- _Source excerpt_
## START

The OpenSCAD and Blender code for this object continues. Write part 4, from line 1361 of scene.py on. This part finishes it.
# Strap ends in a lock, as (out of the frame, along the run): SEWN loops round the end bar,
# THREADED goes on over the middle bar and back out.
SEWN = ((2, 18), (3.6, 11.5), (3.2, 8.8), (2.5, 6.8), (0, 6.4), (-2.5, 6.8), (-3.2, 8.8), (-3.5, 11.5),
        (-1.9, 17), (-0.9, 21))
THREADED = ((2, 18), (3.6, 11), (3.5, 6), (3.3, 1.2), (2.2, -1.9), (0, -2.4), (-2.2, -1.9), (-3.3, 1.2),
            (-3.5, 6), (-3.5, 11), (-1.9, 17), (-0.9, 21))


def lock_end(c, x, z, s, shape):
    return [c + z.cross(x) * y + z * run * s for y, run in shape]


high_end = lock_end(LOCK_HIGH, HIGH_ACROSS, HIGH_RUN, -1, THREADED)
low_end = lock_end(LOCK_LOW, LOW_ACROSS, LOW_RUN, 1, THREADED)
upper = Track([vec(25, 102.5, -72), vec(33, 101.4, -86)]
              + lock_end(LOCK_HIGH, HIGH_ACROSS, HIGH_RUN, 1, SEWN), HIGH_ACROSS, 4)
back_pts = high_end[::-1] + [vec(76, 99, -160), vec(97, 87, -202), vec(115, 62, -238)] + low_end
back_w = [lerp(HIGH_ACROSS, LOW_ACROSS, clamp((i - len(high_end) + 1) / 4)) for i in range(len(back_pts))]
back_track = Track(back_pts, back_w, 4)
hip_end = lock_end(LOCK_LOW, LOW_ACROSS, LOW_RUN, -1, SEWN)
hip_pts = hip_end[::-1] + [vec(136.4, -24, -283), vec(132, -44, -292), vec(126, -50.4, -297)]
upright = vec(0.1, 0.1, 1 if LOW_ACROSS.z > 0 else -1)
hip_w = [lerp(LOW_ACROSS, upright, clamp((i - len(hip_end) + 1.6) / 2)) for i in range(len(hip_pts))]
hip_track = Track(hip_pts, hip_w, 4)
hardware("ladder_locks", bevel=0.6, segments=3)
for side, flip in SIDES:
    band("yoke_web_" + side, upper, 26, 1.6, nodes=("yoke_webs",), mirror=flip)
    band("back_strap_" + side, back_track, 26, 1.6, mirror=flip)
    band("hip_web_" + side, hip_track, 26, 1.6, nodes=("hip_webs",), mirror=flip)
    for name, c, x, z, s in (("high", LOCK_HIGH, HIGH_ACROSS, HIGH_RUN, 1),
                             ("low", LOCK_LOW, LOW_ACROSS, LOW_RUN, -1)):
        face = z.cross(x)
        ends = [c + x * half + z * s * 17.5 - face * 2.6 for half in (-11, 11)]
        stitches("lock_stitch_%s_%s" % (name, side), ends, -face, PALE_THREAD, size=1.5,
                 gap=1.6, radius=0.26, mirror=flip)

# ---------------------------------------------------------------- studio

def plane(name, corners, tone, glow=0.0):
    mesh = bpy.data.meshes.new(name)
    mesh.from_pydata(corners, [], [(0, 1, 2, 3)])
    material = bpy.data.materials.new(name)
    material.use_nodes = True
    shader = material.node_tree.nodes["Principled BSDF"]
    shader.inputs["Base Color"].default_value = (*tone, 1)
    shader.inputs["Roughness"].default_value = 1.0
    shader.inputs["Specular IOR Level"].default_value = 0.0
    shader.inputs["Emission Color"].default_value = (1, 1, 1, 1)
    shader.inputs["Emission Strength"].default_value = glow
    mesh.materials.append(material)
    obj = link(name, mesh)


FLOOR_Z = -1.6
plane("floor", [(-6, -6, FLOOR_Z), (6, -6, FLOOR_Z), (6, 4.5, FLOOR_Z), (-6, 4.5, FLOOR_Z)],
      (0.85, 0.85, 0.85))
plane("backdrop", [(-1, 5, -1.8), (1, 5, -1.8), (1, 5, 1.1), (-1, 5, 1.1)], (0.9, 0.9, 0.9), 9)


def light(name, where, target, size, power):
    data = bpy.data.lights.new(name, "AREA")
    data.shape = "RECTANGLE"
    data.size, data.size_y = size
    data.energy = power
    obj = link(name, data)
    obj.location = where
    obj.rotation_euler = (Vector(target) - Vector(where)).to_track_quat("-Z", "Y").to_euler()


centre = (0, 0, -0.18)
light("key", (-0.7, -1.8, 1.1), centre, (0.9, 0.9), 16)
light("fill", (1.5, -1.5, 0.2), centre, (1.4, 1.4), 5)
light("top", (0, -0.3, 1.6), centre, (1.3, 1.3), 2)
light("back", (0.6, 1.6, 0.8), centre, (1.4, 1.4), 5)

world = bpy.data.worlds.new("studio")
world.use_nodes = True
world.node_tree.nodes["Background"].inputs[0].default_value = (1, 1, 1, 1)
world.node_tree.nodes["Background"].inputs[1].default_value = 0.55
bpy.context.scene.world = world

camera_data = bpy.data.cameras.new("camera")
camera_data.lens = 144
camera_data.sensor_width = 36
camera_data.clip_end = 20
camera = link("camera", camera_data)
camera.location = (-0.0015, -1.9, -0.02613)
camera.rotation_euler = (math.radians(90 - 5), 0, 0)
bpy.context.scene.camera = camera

## END

- _Stated exercise_
Emit the full listing verbatim.

- _Expected answer_
The OpenSCAD and Blender code for this object continues. Write part 4, from line 1361 of scene.py on. This part finishes it.
# Strap ends in a lock, as (out of the frame, along the run): SEWN loops round the end bar,
# THREADED goes on over the middle bar and back out.
SEWN = ((2, 18), (3.6, 11.5), (3.2, 8.8), (2.5, 6.8), (0, 6.4), (-2.5, 6.8), (-3.2, 8.8), (-3.5, 11.5),
        (-1.9, 17), (-0.9, 21))
THREADED = ((2, 18), (3.6, 11), (3.5, 6), (3.3, 1.2), (2.2, -1.9), (0, -2.4), (-2.2, -1.9), (-3.3, 1.2),
            (-3.5, 6), (-3.5, 11), (-1.9, 17), (-0.9, 21))


def lock_end(c, x, z, s, shape):
    return [c + z.cross(x) * y + z * run * s for y, run in shape]


high_end = lock_end(LOCK_HIGH, HIGH_ACROSS, HIGH_RUN, -1, THREADED)
low_end = lock_end(LOCK_LOW, LOW_ACROSS, LOW_RUN, 1, THREADED)
upper = Track([vec(25, 102.5, -72), vec(33, 101.4, -86)]
              + lock_end(LOCK_HIGH, HIGH_ACROSS, HIGH_RUN, 1, SEWN), HIGH_ACROSS, 4)
back_pts = high_end[::-1] + [vec(76, 99, -160), vec(97, 87, -202), vec(115, 62, -238)] + low_end
back_w = [lerp(HIGH_ACROSS, LOW_ACROSS, clamp((i - len(high_end) + 1) / 4)) for i in range(len(back_pts))]
back_track = Track(back_pts, back_w, 4)
hip_end = lock_end(LOCK_LOW, LOW_ACROSS, LOW_RUN, -1, SEWN)
hip_pts = hip_end[::-1] + [vec(136.4, -24, -283), vec(132, -44, -292), vec(126, -50.4, -297)]
upright = vec(0.1, 0.1, 1 if LOW_ACROSS.z > 0 else -1)
hip_w = [lerp(LOW_ACROSS, upright, clamp((i - len(hip_end) + 1.6) / 2)) for i in range(len(hip_pts))]
hip_track = Track(hip_pts, hip_w, 4)
hardware("ladder_locks", bevel=0.6, segments=3)
for side, flip in SIDES:
    band("yoke_web_" + side, upper, 26, 1.6, nodes=("yoke_webs",), mirror=flip)
    band("back_strap_" + side, back_track, 26, 1.6, mirror=flip)
    band("hip_web_" + side, hip_track, 26, 1.6, nodes=("hip_webs",), mirror=flip)
    for name, c, x, z, s in (("high", LOCK_HIGH, HIGH_ACROSS, HIGH_RUN, 1),
                             ("low", LOCK_LOW, LOW_ACROSS, LOW_RUN, -1)):
        face = z.cross(x)
        ends = [c + x * half + z * s * 17.5 - face * 2.6 for half in (-11, 11)]
        stitches("lock_stitch_%s_%s" % (name, side), ends, -face, PALE_THREAD, size=1.5,
                 gap=1.6, radius=0.26, mirror=flip)

# ---------------------------------------------------------------- studio

def plane(name, corners, tone, glow=0.0):
    mesh = bpy.data.meshes.new(name)
    mesh.from_pydata(corners, [], [(0, 1, 2, 3)])
    material = bpy.data.materials.new(name)
    material.use_nodes = True
    shader = material.node_tree.nodes["Principled BSDF"]
    shader.inputs["Base Color"].default_value = (*tone, 1)
    shader.inputs["Roughness"].default_value = 1.0
    shader.inputs["Specular IOR Level"].default_value = 0.0
    shader.inputs["Emission Color"].default_value = (1, 1, 1, 1)
    shader.inputs["Emission Strength"].default_value = glow
    mesh.materials.append(material)
    obj = link(name, mesh)


FLOOR_Z = -1.6
plane("floor", [(-6, -6, FLOOR_Z), (6, -6, FLOOR_Z), (6, 4.5, FLOOR_Z), (-6, 4.5, FLOOR_Z)],
      (0.85, 0.85, 0.85))
plane("backdrop", [(-1, 5, -1.8), (1, 5, -1.8), (1, 5, 1.1), (-1, 5, 1.1)], (0.9, 0.9, 0.9), 9)


def light(name, where, target, size, power):
    data = bpy.data.lights.new(name, "AREA")
    data.shape = "RECTANGLE"
    data.size, data.size_y = size
    data.energy = power
    obj = link(name, data)
    obj.location = where
    obj.rotation_euler = (Vector(target) - Vector(where)).to_track_quat("-Z", "Y").to_euler()


centre = (0, 0, -0.18)
light("key", (-0.7, -1.8, 1.1), centre, (0.9, 0.9), 16)
light("fill", (1.5, -1.5, 0.2), centre, (1.4, 1.4), 5)
light("top", (0, -0.3, 1.6), centre, (1.3, 1.3), 2)
light("back", (0.6, 1.6, 0.8), centre, (1.4, 1.4), 5)

world = bpy.data.worlds.new("studio")
world.use_nodes = True
world.node_tree.nodes["Background"].inputs[0].default_value = (1, 1, 1, 1)
world.node_tree.nodes["Background"].inputs[1].default_value = 0.55
bpy.context.scene.world = world

camera_data = bpy.data.cameras.new("camera")
camera_data.lens = 144
camera_data.sensor_width = 36
camera_data.clip_end = 20
camera = link("camera", camera_data)
camera.location = (-0.0015, -1.9, -0.02613)
camera.rotation_euler = (math.radians(90 - 5), 0, 0)
bpy.context.scene.camera = camera